* **Request**: Output the records. Match them exactly.
------------------------------------------------------------
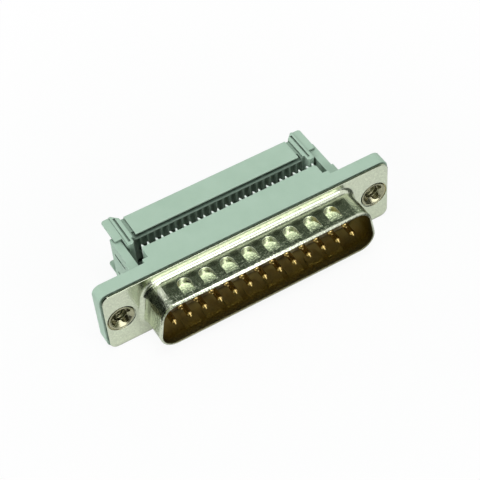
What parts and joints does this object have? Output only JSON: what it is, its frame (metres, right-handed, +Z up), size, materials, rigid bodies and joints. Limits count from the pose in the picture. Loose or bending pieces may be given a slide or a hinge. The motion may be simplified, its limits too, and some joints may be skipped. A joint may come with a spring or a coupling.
{
  "type": "ribbon cable connector",
  "caption": "Two-row pin connector with a dimpled D-shaped metal shell and a press-on rear cover that clamps flat ribbon cable onto piercing contacts.",
  "frame": {"origin": "centre of the mounting face, on the front of the flange plate", "axes": "+X along the connector, -Y out of the pin side, +Y out of the cable side, +Z up, towards the shorter pin row"},
  "size_m": [0.053, 0.0212, 0.0126],
  "materials": {
    "moulded_plastic": "fine matt moulded",
    "insulator_plastic": "dark moulded",
    "plated_steel": "bright dipped tin plating over drawn steel",
    "insert_metal": "plated, rolled into a countersink",
    "contact_metal": "gold flash over nickel"
  },
  "bodies": {
    "plug": {"housing": "moulded_plastic", "front_insulator": "insulator_plastic", "shell": "plated_steel", "insert_left": "insert_metal", "insert_right": "insert_metal", "contact_01": "contact_metal", "contact_02": "contact_metal", "contact_03": "contact_metal", "contact_04": "contact_metal", "contact_05": "contact_metal", "contact_06": "contact_metal", "contact_07": "contact_metal", "contact_08": "contact_metal", "contact_09": "contact_metal", "contact_10": "contact_metal", "contact_11": "contact_metal", "contact_12": "contact_metal", "contact_13": "contact_metal", "contact_14": "contact_metal", "contact_15": "contact_metal", "contact_16": "contact_metal", "contact_17": "contact_metal", "contact_18": "contact_metal", "contact_19": "contact_metal", "contact_20": "contact_metal", "contact_21": "contact_metal", "contact_22": "contact_metal", "contact_23": "contact_metal", "contact_24": "contact_metal", "contact_25": "contact_metal"},
    "cover": {"cover": "moulded_plastic"}
  },
  "joints": [
    {"name": "cover_press", "type": "slide", "parent": "plug", "child": "cover", "axis": [0, -1, 0], "range_m": [0, 0.0029]}
  ]
}
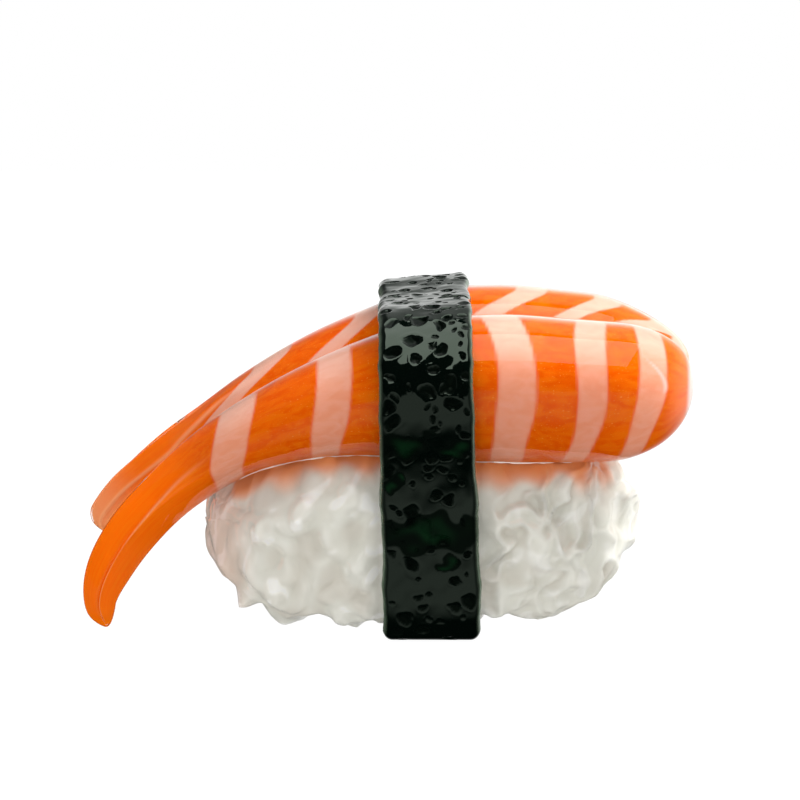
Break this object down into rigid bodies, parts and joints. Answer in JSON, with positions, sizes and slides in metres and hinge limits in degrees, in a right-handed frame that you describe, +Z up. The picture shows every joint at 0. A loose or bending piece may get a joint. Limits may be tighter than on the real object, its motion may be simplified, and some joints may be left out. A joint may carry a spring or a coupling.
{
  "type": "glass shrimp nigiri sculpture",
  "caption": "Solid art-glass shrimp nigiri: a striped prawn with splayed tail fins lies on a lump of rice, and a dark pitted seaweed band wraps both.",
  "frame": {"origin": "middle of the underside of the bounding box, on the table", "axes": "+X along the length towards the head end, away from the tail fins; -Y towards the side the picture shows; +Z up"},
  "size_m": [0.1556, 0.0824, 0.0831],
  "materials": {
    "rice_glass": "glossy, white glass under a clear layer",
    "prawn_glass": "glossy, orange glass with pale pink stripes under a clear layer",
    "band_glass": "glossy dark green glass with small pits"
  },
  "bodies": {
    "root": {"rice": "rice_glass", "shrimp": "prawn_glass", "nori_band": "band_glass"}
  },
  "joints": []
}
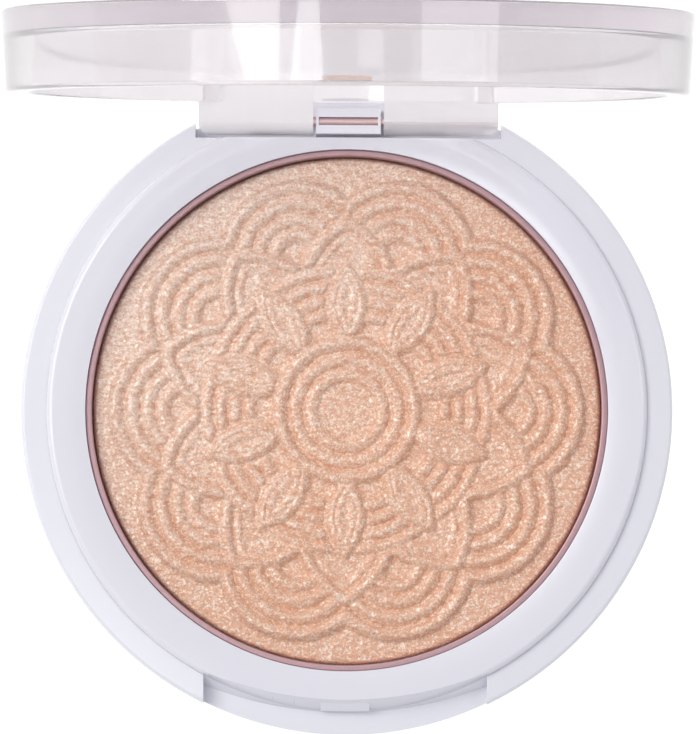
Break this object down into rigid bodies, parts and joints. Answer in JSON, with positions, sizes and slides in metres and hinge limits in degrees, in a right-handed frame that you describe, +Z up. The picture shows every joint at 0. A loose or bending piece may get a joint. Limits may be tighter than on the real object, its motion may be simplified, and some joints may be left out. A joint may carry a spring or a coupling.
{
  "type": "powder compact",
  "caption": "Round hinged compact: opaque base with a snapped-in tray and a metal pan of embossed pressed powder, under a clear flat lid that swings open at the back.",
  "frame": {"origin": "centre of the base's flat underside", "axes": "+Z up out of the powder, +Y towards the hinge at the back, +X to the right as seen from the thumb notch"},
  "size_m": [0.069, 0.0747, 0.0707],
  "materials": {
    "shell_plastic": "gloss",
    "tray_plastic": "gloss",
    "clear_plastic": "polished",
    "pan_metal": "satin",
    "pin_metal": "polished",
    "powder_cake": "satin",
    "glue": "satin",
    "label_paper": "matte"
  },
  "bodies": {
    "base": {"base_shell": "shell_plastic", "inner_tray": "tray_plastic", "powder_pan": "pan_metal", "pressed_powder": "powder_cake", "bottom_label": "label_paper", "glue_dot_1": "glue", "glue_dot_2": "glue", "glue_dot_3": "glue", "glue_dot_4": "glue", "hinge_pin": "pin_metal"},
    "lid": {"lid_shell": "clear_plastic"}
  },
  "joints": [
    {"name": "lid_hinge", "type": "hinge", "parent": "base", "child": "lid", "pos_m": [0, 0.0304, 0.0052], "axis": [-1, 0, 0], "range_deg": [-85, 10]}
  ]
}
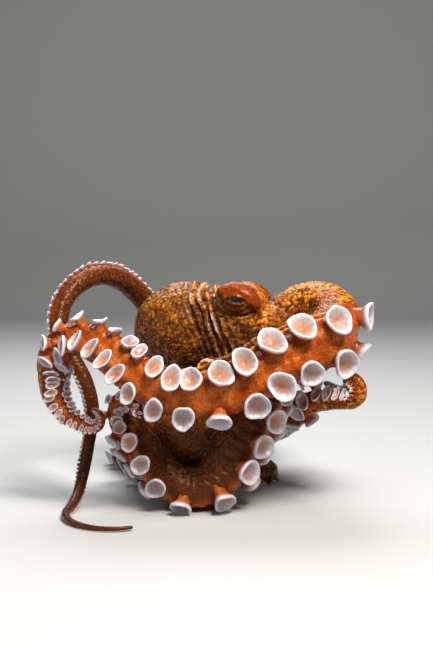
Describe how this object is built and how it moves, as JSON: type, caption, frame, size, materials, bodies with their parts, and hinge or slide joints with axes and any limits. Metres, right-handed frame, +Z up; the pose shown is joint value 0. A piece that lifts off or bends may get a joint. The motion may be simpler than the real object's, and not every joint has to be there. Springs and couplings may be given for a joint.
{
  "type": "octopus",
  "caption": "Life-size octopus in a carried pose: rounded mantle and head over a bundle of curling arms with rows of suckers, resting on its lower arms.",
  "frame": {"origin": "centre of the bounding box, at the floor it rests on", "axes": "+X to the right and +Y away as seen from the side with the large row of suckers, +Z up"},
  "size_m": [0.2084, 0.2554, 0.1498],
  "materials": {
    "mantle_skin": "moist, finely wrinkled, golden brown over dark brown",
    "arm_skin": "moist, rust orange with pale suckers",
    "eye": "wet and glossy"
  },
  "bodies": {
    "root": {"arm_left_1_a": "arm_skin", "arm_left_1_b": "arm_skin", "arm_left_1_c": "arm_skin", "arm_left_1_d": "arm_skin", "arm_left_1_e": "arm_skin", "arm_left_2_a": "arm_skin", "arm_left_2_b": "arm_skin", "arm_left_2_c": "arm_skin", "arm_left_2_d": "arm_skin", "arm_left_2_e": "arm_skin", "arm_left_2_f": "arm_skin", "arm_left_3_a": "arm_skin", "arm_left_3_b": "arm_skin", "arm_left_3_c": "arm_skin", "arm_left_4_a": "arm_skin", "arm_left_4_b": "arm_skin", "arm_left_4_c": "arm_skin", "arm_right_1_a": "arm_skin", "arm_right_1_b": "arm_skin", "arm_right_1_c": "arm_skin", "arm_right_1_d": "arm_skin", "arm_right_1_e": "arm_skin", "arm_right_1_f": "arm_skin", "arm_right_2_a": "arm_skin", "arm_right_2_b": "arm_skin", "arm_right_2_c": "arm_skin", "arm_right_3_a": "arm_skin", "arm_right_3_b": "arm_skin", "arm_right_3_c": "arm_skin", "arm_right_4_a": "arm_skin", "arm_right_4_b": "arm_skin", "arm_right_4_c": "arm_skin", "crown": "mantle_skin", "eye_left": "eye", "eye_right": "eye", "funnel": "mantle_skin", "head": "mantle_skin", "mantle": "mantle_skin"}
  },
  "joints": []
}
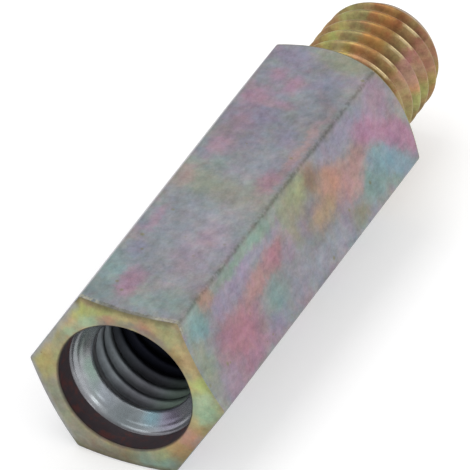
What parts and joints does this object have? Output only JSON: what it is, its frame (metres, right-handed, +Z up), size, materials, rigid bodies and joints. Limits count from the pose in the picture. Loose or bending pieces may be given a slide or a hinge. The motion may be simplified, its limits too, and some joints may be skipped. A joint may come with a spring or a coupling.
{
  "type": "screw-in pipe clip spacer",
  "caption": "Hexagonal bar spacer with a counterbored, tapped hole in one end and a threaded stud on the other, lying on a flat.",
  "frame": {"origin": "on the surface that the lower flat rests on, under the middle of the overall length, on the bar's centre plane", "axes": "+Y along the bar from the open end to the stud, +Z up, away from the flat it lies on, +X to the right"},
  "size_m": [0.016, 0.049, 0.014],
  "materials": {
    "plated_steel": "yellow-passivated zinc plate with soft pink, green and gold interference tints"
  },
  "bodies": {
    "root": {"hex_spacer": "plated_steel"}
  },
  "joints": []
}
------------------------------------------------------------
* **Exercise solution**:
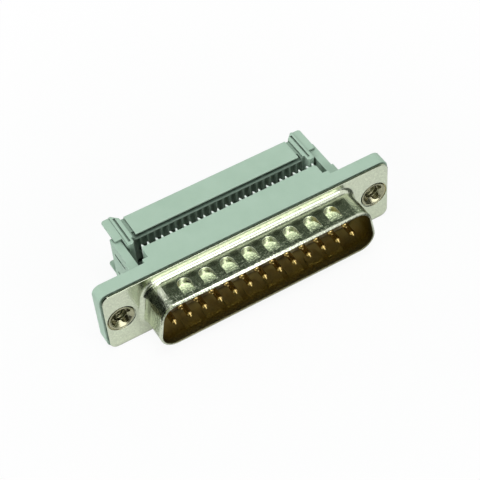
What parts and joints does this object have? Output only JSON: what it is, its frame (metres, right-handed, +Z up), size, materials, rigid bodies and joints. Limits count from the pose in the picture. Loose or bending pieces may be given a slide or a hinge. The motion may be simplified, its limits too, and some joints may be skipped. A joint may come with a spring or a coupling.
{
  "type": "ribbon cable connector",
  "caption": "Two-row pin connector with a dimpled D-shaped metal shell and a press-on rear cover that clamps flat ribbon cable onto piercing contacts.",
  "frame": {"origin": "centre of the mounting face, on the front of the flange plate", "axes": "+X along the connector, -Y out of the pin side, +Y out of the cable side, +Z up, towards the shorter pin row"},
  "size_m": [0.053, 0.0212, 0.0126],
  "materials": {
    "moulded_plastic": "fine matt moulded",
    "insulator_plastic": "dark moulded",
    "plated_steel": "bright dipped tin plating over drawn steel",
    "insert_metal": "plated, rolled into a countersink",
    "contact_metal": "gold flash over nickel"
  },
  "bodies": {
    "plug": {"housing": "moulded_plastic", "front_insulator": "insulator_plastic", "shell": "plated_steel", "insert_left": "insert_metal", "insert_right": "insert_metal", "contact_01": "contact_metal", "contact_02": "contact_metal", "contact_03": "contact_metal", "contact_04": "contact_metal", "contact_05": "contact_metal", "contact_06": "contact_metal", "contact_07": "contact_metal", "contact_08": "contact_metal", "contact_09": "contact_metal", "contact_10": "contact_metal", "contact_11": "contact_metal", "contact_12": "contact_metal", "contact_13": "contact_metal", "contact_14": "contact_metal", "contact_15": "contact_metal", "contact_16": "contact_metal", "contact_17": "contact_metal", "contact_18": "contact_metal", "contact_19": "contact_metal", "contact_20": "contact_metal", "contact_21": "contact_metal", "contact_22": "contact_metal", "contact_23": "contact_metal", "contact_24": "contact_metal", "contact_25": "contact_metal"},
    "cover": {"cover": "moulded_plastic"}
  },
  "joints": [
    {"name": "cover_press", "type": "slide", "parent": "plug", "child": "cover", "axis": [0, -1, 0], "range_m": [0, 0.0029]}
  ]
}
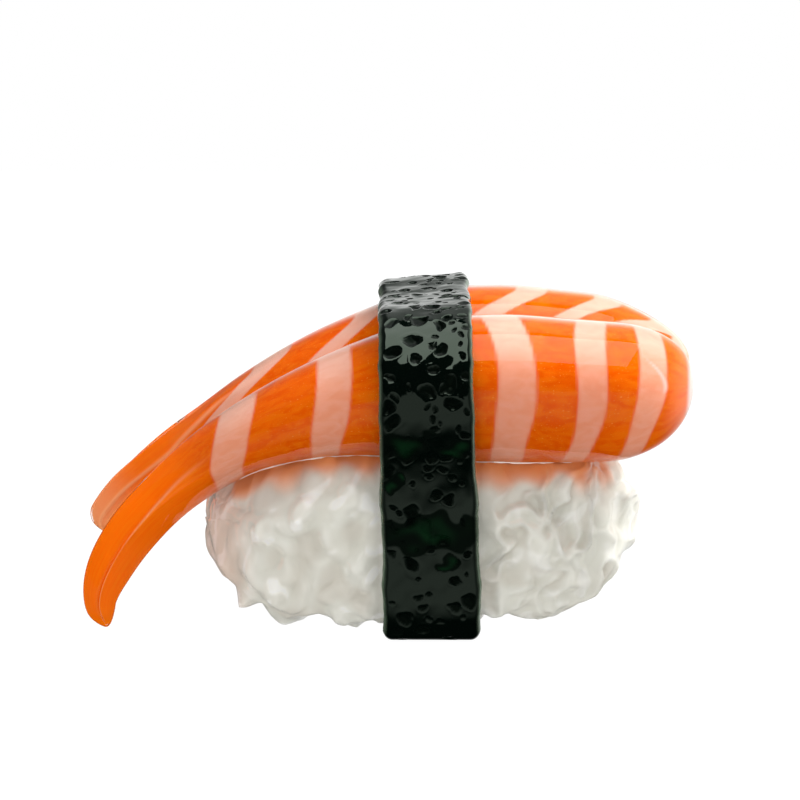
Break this object down into rigid bodies, parts and joints. Answer in JSON, with positions, sizes and slides in metres and hinge limits in degrees, in a right-handed frame that you describe, +Z up. The picture shows every joint at 0. A loose or bending piece may get a joint. Limits may be tighter than on the real object, its motion may be simplified, and some joints may be left out. A joint may carry a spring or a coupling.
{
  "type": "glass shrimp nigiri sculpture",
  "caption": "Solid art-glass shrimp nigiri: a striped prawn with splayed tail fins lies on a lump of rice, and a dark pitted seaweed band wraps both.",
  "frame": {"origin": "middle of the underside of the bounding box, on the table", "axes": "+X along the length towards the head end, away from the tail fins; -Y towards the side the picture shows; +Z up"},
  "size_m": [0.1556, 0.0824, 0.0831],
  "materials": {
    "rice_glass": "glossy, white glass under a clear layer",
    "prawn_glass": "glossy, orange glass with pale pink stripes under a clear layer",
    "band_glass": "glossy dark green glass with small pits"
  },
  "bodies": {
    "root": {"rice": "rice_glass", "shrimp": "prawn_glass", "nori_band": "band_glass"}
  },
  "joints": []
}
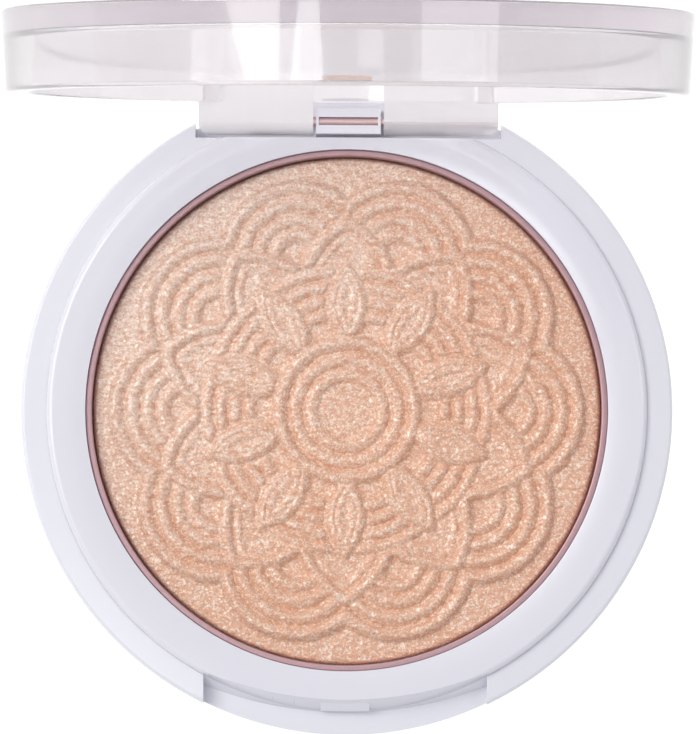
Break this object down into rigid bodies, parts and joints. Answer in JSON, with positions, sizes and slides in metres and hinge limits in degrees, in a right-handed frame that you describe, +Z up. The picture shows every joint at 0. A loose or bending piece may get a joint. Limits may be tighter than on the real object, its motion may be simplified, and some joints may be left out. A joint may carry a spring or a coupling.
{
  "type": "powder compact",
  "caption": "Round hinged compact: opaque base with a snapped-in tray and a metal pan of embossed pressed powder, under a clear flat lid that swings open at the back.",
  "frame": {"origin": "centre of the base's flat underside", "axes": "+Z up out of the powder, +Y towards the hinge at the back, +X to the right as seen from the thumb notch"},
  "size_m": [0.069, 0.0747, 0.0707],
  "materials": {
    "shell_plastic": "gloss",
    "tray_plastic": "gloss",
    "clear_plastic": "polished",
    "pan_metal": "satin",
    "pin_metal": "polished",
    "powder_cake": "satin",
    "glue": "satin",
    "label_paper": "matte"
  },
  "bodies": {
    "base": {"base_shell": "shell_plastic", "inner_tray": "tray_plastic", "powder_pan": "pan_metal", "pressed_powder": "powder_cake", "bottom_label": "label_paper", "glue_dot_1": "glue", "glue_dot_2": "glue", "glue_dot_3": "glue", "glue_dot_4": "glue", "hinge_pin": "pin_metal"},
    "lid": {"lid_shell": "clear_plastic"}
  },
  "joints": [
    {"name": "lid_hinge", "type": "hinge", "parent": "base", "child": "lid", "pos_m": [0, 0.0304, 0.0052], "axis": [-1, 0, 0], "range_deg": [-85, 10]}
  ]
}
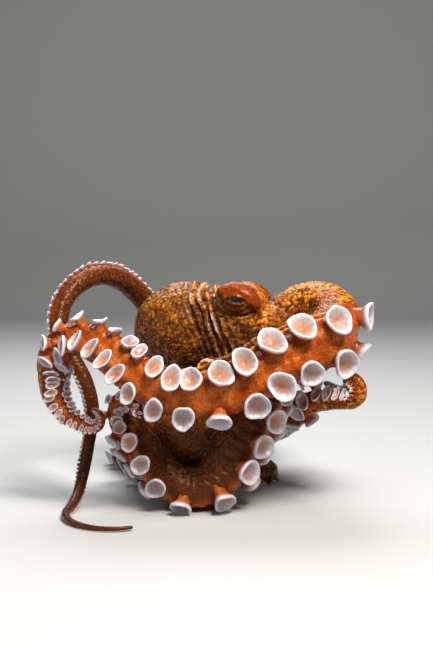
Describe how this object is built and how it moves, as JSON: type, caption, frame, size, materials, bodies with their parts, and hinge or slide joints with axes and any limits. Metres, right-handed frame, +Z up; the pose shown is joint value 0. A piece that lifts off or bends may get a joint. The motion may be simpler than the real object's, and not every joint has to be there. Springs and couplings may be given for a joint.
{
  "type": "octopus",
  "caption": "Life-size octopus in a carried pose: rounded mantle and head over a bundle of curling arms with rows of suckers, resting on its lower arms.",
  "frame": {"origin": "centre of the bounding box, at the floor it rests on", "axes": "+X to the right and +Y away as seen from the side with the large row of suckers, +Z up"},
  "size_m": [0.2084, 0.2554, 0.1498],
  "materials": {
    "mantle_skin": "moist, finely wrinkled, golden brown over dark brown",
    "arm_skin": "moist, rust orange with pale suckers",
    "eye": "wet and glossy"
  },
  "bodies": {
    "root": {"arm_left_1_a": "arm_skin", "arm_left_1_b": "arm_skin", "arm_left_1_c": "arm_skin", "arm_left_1_d": "arm_skin", "arm_left_1_e": "arm_skin", "arm_left_2_a": "arm_skin", "arm_left_2_b": "arm_skin", "arm_left_2_c": "arm_skin", "arm_left_2_d": "arm_skin", "arm_left_2_e": "arm_skin", "arm_left_2_f": "arm_skin", "arm_left_3_a": "arm_skin", "arm_left_3_b": "arm_skin", "arm_left_3_c": "arm_skin", "arm_left_4_a": "arm_skin", "arm_left_4_b": "arm_skin", "arm_left_4_c": "arm_skin", "arm_right_1_a": "arm_skin", "arm_right_1_b": "arm_skin", "arm_right_1_c": "arm_skin", "arm_right_1_d": "arm_skin", "arm_right_1_e": "arm_skin", "arm_right_1_f": "arm_skin", "arm_right_2_a": "arm_skin", "arm_right_2_b": "arm_skin", "arm_right_2_c": "arm_skin", "arm_right_3_a": "arm_skin", "arm_right_3_b": "arm_skin", "arm_right_3_c": "arm_skin", "arm_right_4_a": "arm_skin", "arm_right_4_b": "arm_skin", "arm_right_4_c": "arm_skin", "crown": "mantle_skin", "eye_left": "eye", "eye_right": "eye", "funnel": "mantle_skin", "head": "mantle_skin", "mantle": "mantle_skin"}
  },
  "joints": []
}
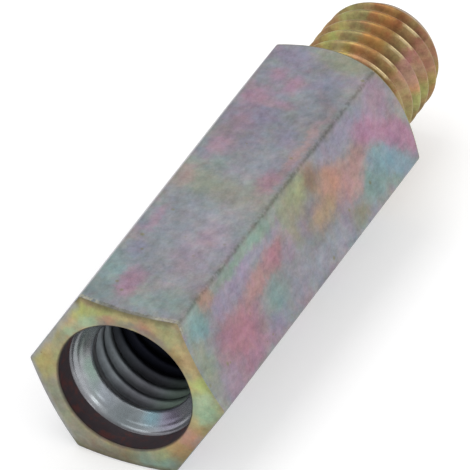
What parts and joints does this object have? Output only JSON: what it is, its frame (metres, right-handed, +Z up), size, materials, rigid bodies and joints. Limits count from the pose in the picture. Loose or bending pieces may be given a slide or a hinge. The motion may be simplified, its limits too, and some joints may be skipped. A joint may come with a spring or a coupling.
{
  "type": "screw-in pipe clip spacer",
  "caption": "Hexagonal bar spacer with a counterbored, tapped hole in one end and a threaded stud on the other, lying on a flat.",
  "frame": {"origin": "on the surface that the lower flat rests on, under the middle of the overall length, on the bar's centre plane", "axes": "+Y along the bar from the open end to the stud, +Z up, away from the flat it lies on, +X to the right"},
  "size_m": [0.016, 0.049, 0.014],
  "materials": {
    "plated_steel": "yellow-passivated zinc plate with soft pink, green and gold interference tints"
  },
  "bodies": {
    "root": {"hex_spacer": "plated_steel"}
  },
  "joints": []
}